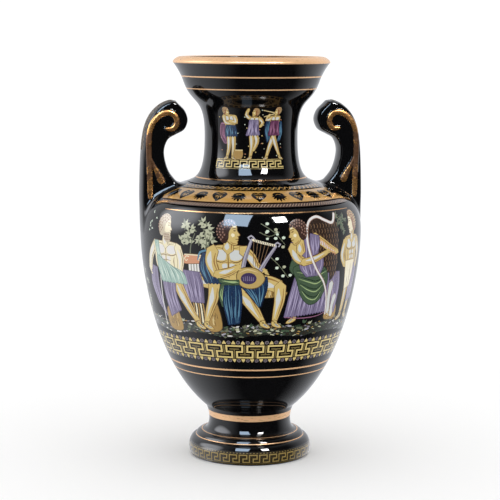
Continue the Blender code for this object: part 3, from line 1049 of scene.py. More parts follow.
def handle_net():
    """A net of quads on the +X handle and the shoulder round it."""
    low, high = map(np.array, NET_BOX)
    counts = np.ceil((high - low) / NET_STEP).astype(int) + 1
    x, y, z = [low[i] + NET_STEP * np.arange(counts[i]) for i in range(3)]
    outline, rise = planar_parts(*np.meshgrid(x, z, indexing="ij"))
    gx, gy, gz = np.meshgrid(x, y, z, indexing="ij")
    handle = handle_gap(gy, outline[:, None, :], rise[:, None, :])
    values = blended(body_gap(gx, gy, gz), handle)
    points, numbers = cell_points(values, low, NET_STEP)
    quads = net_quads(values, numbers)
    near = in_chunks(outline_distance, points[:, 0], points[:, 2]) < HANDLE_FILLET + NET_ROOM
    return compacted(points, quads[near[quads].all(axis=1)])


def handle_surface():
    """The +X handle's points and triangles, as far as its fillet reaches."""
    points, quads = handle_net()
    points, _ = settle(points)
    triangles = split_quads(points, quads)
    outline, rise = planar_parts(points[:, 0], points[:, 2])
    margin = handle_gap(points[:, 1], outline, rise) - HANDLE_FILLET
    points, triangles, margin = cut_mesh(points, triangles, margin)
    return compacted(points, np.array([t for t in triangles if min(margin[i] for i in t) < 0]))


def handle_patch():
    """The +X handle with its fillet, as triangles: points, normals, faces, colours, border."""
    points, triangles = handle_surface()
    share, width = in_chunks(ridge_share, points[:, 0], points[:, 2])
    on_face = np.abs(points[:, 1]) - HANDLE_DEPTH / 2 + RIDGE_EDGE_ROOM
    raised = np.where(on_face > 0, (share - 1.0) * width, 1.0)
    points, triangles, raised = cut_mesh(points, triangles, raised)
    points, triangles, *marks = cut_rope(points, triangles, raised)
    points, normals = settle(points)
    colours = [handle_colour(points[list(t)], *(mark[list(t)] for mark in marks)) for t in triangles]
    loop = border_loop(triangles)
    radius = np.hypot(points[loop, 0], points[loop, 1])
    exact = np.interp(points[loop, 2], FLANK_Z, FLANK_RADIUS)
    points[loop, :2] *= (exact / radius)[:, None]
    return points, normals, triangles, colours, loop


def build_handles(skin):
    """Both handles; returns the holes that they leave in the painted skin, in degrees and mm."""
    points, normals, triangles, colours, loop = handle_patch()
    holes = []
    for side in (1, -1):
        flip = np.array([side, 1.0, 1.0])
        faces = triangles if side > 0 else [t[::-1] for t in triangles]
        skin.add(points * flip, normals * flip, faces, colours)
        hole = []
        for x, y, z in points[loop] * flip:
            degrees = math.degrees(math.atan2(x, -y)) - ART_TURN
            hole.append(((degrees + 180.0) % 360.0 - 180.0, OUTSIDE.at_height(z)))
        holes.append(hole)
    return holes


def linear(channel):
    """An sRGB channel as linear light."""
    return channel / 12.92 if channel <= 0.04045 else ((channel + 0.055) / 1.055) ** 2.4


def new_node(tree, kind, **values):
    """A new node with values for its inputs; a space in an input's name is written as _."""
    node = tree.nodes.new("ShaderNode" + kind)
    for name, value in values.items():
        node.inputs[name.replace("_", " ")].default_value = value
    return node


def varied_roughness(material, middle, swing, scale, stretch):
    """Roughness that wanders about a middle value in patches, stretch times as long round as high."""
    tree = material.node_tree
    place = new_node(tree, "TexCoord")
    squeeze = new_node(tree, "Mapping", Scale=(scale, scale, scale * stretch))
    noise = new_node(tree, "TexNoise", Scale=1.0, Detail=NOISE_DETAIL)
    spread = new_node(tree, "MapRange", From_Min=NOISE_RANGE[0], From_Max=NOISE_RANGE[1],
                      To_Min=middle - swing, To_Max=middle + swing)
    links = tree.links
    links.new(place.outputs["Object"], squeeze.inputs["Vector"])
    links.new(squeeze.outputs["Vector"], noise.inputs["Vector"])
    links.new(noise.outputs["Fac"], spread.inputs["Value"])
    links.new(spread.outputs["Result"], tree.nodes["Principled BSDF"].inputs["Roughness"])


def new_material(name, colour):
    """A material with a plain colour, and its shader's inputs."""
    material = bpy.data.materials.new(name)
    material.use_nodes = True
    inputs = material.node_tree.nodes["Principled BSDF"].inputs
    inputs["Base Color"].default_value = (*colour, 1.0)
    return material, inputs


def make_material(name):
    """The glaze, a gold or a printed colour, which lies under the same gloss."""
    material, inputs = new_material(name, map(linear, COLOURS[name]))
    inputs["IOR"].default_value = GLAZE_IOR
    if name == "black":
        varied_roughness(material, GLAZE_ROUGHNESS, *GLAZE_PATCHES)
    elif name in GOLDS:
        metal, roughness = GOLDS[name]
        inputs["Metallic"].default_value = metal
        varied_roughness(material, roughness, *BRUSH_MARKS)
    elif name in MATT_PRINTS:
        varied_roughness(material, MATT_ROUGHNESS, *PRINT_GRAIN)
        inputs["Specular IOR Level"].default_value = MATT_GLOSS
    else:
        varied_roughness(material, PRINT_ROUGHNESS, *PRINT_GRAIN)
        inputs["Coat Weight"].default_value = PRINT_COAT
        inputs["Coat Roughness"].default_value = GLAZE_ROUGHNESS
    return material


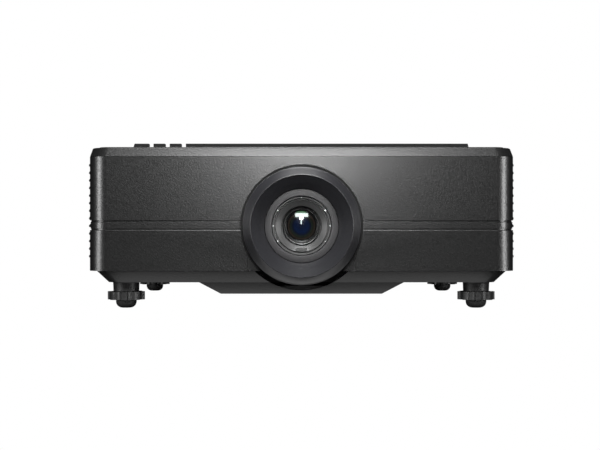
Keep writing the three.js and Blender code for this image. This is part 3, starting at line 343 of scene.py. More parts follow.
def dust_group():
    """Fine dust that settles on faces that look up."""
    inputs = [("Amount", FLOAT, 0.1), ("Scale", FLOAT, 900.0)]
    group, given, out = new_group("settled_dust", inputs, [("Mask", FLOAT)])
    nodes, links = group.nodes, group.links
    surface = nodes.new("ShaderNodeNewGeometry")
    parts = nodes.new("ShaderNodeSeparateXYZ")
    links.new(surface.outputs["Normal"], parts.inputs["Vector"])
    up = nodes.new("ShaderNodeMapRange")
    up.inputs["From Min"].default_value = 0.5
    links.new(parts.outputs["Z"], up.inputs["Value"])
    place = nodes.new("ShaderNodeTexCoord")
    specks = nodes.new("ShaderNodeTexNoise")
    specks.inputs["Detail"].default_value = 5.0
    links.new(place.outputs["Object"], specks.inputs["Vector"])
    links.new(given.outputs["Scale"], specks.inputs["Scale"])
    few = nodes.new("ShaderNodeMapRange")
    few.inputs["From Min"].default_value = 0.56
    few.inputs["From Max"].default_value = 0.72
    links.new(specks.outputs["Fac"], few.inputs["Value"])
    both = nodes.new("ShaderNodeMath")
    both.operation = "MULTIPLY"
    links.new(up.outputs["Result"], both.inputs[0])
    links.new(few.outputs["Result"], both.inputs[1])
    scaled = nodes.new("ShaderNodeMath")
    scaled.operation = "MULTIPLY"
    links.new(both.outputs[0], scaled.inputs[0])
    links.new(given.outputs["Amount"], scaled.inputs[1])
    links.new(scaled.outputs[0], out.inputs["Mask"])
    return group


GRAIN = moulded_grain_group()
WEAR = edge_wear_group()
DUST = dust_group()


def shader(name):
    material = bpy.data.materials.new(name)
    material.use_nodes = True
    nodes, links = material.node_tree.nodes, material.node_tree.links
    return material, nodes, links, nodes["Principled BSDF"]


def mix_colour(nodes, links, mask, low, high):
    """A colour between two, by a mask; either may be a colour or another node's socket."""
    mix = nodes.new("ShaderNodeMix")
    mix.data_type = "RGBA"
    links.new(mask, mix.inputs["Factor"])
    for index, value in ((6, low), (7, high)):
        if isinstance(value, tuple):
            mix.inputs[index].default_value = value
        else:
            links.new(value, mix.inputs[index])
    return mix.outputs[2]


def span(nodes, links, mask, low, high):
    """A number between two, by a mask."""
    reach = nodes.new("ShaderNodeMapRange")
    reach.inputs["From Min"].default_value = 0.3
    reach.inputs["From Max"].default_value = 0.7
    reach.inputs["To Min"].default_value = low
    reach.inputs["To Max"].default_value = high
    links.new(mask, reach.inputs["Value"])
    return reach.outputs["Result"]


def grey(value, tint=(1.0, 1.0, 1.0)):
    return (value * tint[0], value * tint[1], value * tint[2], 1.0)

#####

### Short exercise
Write out the records exactly, starting at the first line and stopping after the line that contains "return compacted(points, np.array([t".

### Written answer
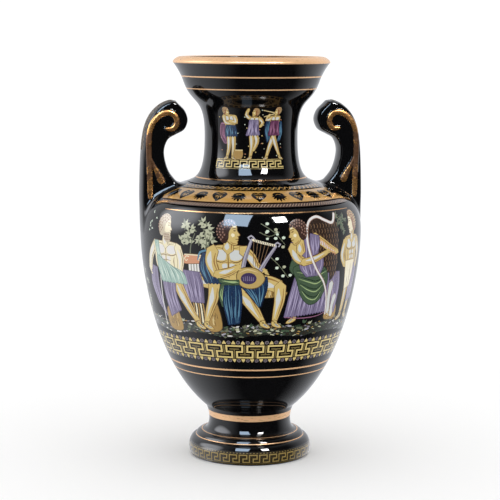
Continue the Blender code for this object: part 3, from line 1049 of scene.py. More parts follow.
def handle_net():
    """A net of quads on the +X handle and the shoulder round it."""
    low, high = map(np.array, NET_BOX)
    counts = np.ceil((high - low) / NET_STEP).astype(int) + 1
    x, y, z = [low[i] + NET_STEP * np.arange(counts[i]) for i in range(3)]
    outline, rise = planar_parts(*np.meshgrid(x, z, indexing="ij"))
    gx, gy, gz = np.meshgrid(x, y, z, indexing="ij")
    handle = handle_gap(gy, outline[:, None, :], rise[:, None, :])
    values = blended(body_gap(gx, gy, gz), handle)
    points, numbers = cell_points(values, low, NET_STEP)
    quads = net_quads(values, numbers)
    near = in_chunks(outline_distance, points[:, 0], points[:, 2]) < HANDLE_FILLET + NET_ROOM
    return compacted(points, quads[near[quads].all(axis=1)])


def handle_surface():
    """The +X handle's points and triangles, as far as its fillet reaches."""
    points, quads = handle_net()
    points, _ = settle(points)
    triangles = split_quads(points, quads)
    outline, rise = planar_parts(points[:, 0], points[:, 2])
    margin = handle_gap(points[:, 1], outline, rise) - HANDLE_FILLET
    points, triangles, margin = cut_mesh(points, triangles, margin)
    return compacted(points, np.array([t for t in triangles if min(margin[i] for i in t) < 0]))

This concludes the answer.